In order to overcome shyness or a lack of performance quality, these students require the greatest of attention in class in nurturing their confidence, and in facilitating the long-term development of their sense of expression and artistry. 

It is preposterous to think that such qualities can be ‘added in’ at the last minute by simply requesting a smile, and to do so invariably results in either no smile anyway, or worse, a ‘mask of joy’ – a vision which is invariably cringeworthy in its lack of sincerity or believability.

The Ambivalent or Unengaged Student

Lastly, there are those students whom, by default, are fairly (and sometimes stubbornly) ambivalent or entirely disinterested in the procedure of examinations.  They may well be the same students who appear quite resistant to all our best efforts in the classroom, and remain, if not unengaged, certainly unresponsive or passive in their attitude.  It may be agreed by the majority that these dancers are extremely unlikely to smile simply as they have been asked to do so, and to remind these students to ‘slap on a grin’ before running to their starting places is therefore an utter waste of time.  Ideally you would hope that by taking the same approach as with the aforementioned reserved/shy dancers, they would eventually discover something innate which might then allow them to approach dance with a different mindset. However, until they do so, your comments may well fall on deaf ears.

Tiny dancer in a light blue leotard with whispy hair and a big smile.

© Colin Hutton – huttonimages.com

It may at this point be safely assumed that in the majority of cases the customary pre-exam ‘smile’ reminder does little to instigate or enhance a dancer’s performance, however tempting it may be.  For the students that even remember your comment beyond the seconds it takes to walk through the exam door, it seems to only ever produce an artificial and glassy-eyed ‘Pan-Am smile’ in a best-case scenario.  Rather, that performance, artistry and expression are things to be continually developed over time, and syllabi-specific artistic details are best practiced long in advance of exam day; learnt simultaneously with the choreography.

As teachers and mentors, our pre-exam time with students is best spent soothing the frazzled or nervous, and offering encouragement to dancers to embrace and enjoy the experience of performing the work which they have so painstakingly prepared. Perhaps this way, a natural smile may well be an automatic consequence.

What could you say or do for students before an exam, audition, or even performance INSTEAD of reminding them to smile?
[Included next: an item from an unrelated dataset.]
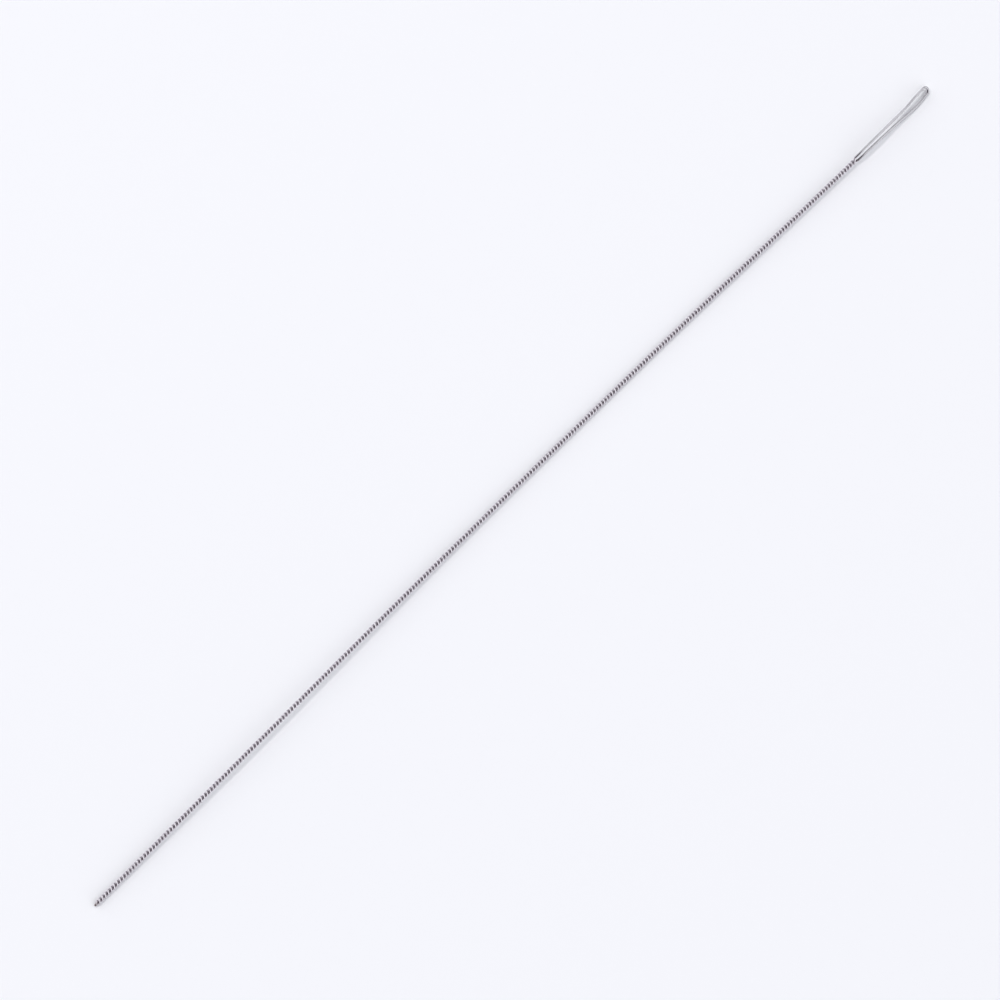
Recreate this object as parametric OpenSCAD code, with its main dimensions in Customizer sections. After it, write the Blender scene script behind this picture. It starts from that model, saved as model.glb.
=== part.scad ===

Share your ideas and suggestions in the comments!

Angeline Lucas

Angeline Lucas

Angeline Lucas is a freelance dance writer, teacher and lecturer based in England. She has been awarded Registered Teacher Status with the Royal Academy of Dance (RAD) and is an Approved Teacher of the Council for Dance Education & Training (CDET). Angeline trained at Northern Ballet School (NBS) and holds a Certificate of Higher Education in Dance Education, validated by RAD and the University of Surrey. Previous roles have included working as head of department, outreach coordinator and curriculum manager, and she also has experience in dance research and arts administration. Angeline has taught and lectured at various private dance studios, schools, colleges and on community programmes, and is considered to be a dedicated, experienced and enthusiastic teacher. Angeline’s greatest passion is classical ballet, and is devoted to the advancement of the art form, the promotion of accessible high-standard dance education, and facilitating the achievement of her students.
Angeline Lucas
Angeline Lucas

Comments

  1. Great article!
    I hated that when I was younger because any commands like that just as you’re walking into an exam or a performance seemed to ruin my concentration. Now I offer my students the courtesy of only discussing the “smile issue” during rehearsals.

  2. Another great article, Angeline. My teacher used to tell us to put vaseline on our teeth which didn’t really help either. I tell my students “take a deep breath, relax and have fun, because if you have fun the audience will have fun.”

  3. Gillytwirls says:

    Any other tips on how to achieve facial expression when rehearsing and performing?

    • Hi Gillytwirls! This is quite a big question to answer so I will add it to my ‘to do’ article list for you. In the mean time here are a few quick tips that might help:

      • Make sure you know the choreography 100% asap and feel confident with it so you can devote your energy and focus to performance and expression.

      • Take time out to really listen to the music. What mood does it evoke in you? Allow yourself to really feel the music. Immerse yourself in it. Let your emotions radiate out through your movements and facial expression. Make it real.

      • Think about the context of the piece. Does the music, choreography or costume give you a character or tell a story? Does the music give you a sense of time, place or character? Reflect this in your movements and facial expression. Don’t be afraid to use your imagination.

      • Remember that ballet is an art form, and that you need to always dance as if you have a full auditorium of people watching you. You want to allow the piece to evoke real emotions in you, but then you also have to project them out to your audience. Communicate with them. Reach out to them. Connect with them.

      Remember, most of this can be applied just as well to studio exercises as performance choreography, and the more often you practice, the easier you will find it to tap into your emotions and communicate them in performance. After all, pliés are often calm and reflective, battement tendus are sometimes cheeky, grand battements are often bold, and an adage can be a long walk on the top of a mountain… Don’t be afraid to go and have a play.

      Good luck!

  4. I am so glad I found this article. It has helped me feel better. In class this week, my teacher threatened to make me (and a couple of my classmates) dance holding pencils in our teeth because she is tired of reminding us to smile. So next week when we practice our solos one by one, if we don’t smile the whole time, we have to dance it again with the pencil. Well, that just makes me all the more nervous and it takes the joy out of it for me. It kind of makes me angry at my teacher too. I am practicing harder so that I can feel more comfortable and confident (and hopefully be able to smile naturally). My main problem is getting really nervous when I have to dance solo. Do you have any suggestions for staying calm when I’m waiting my turn? Thanks for this insightful article.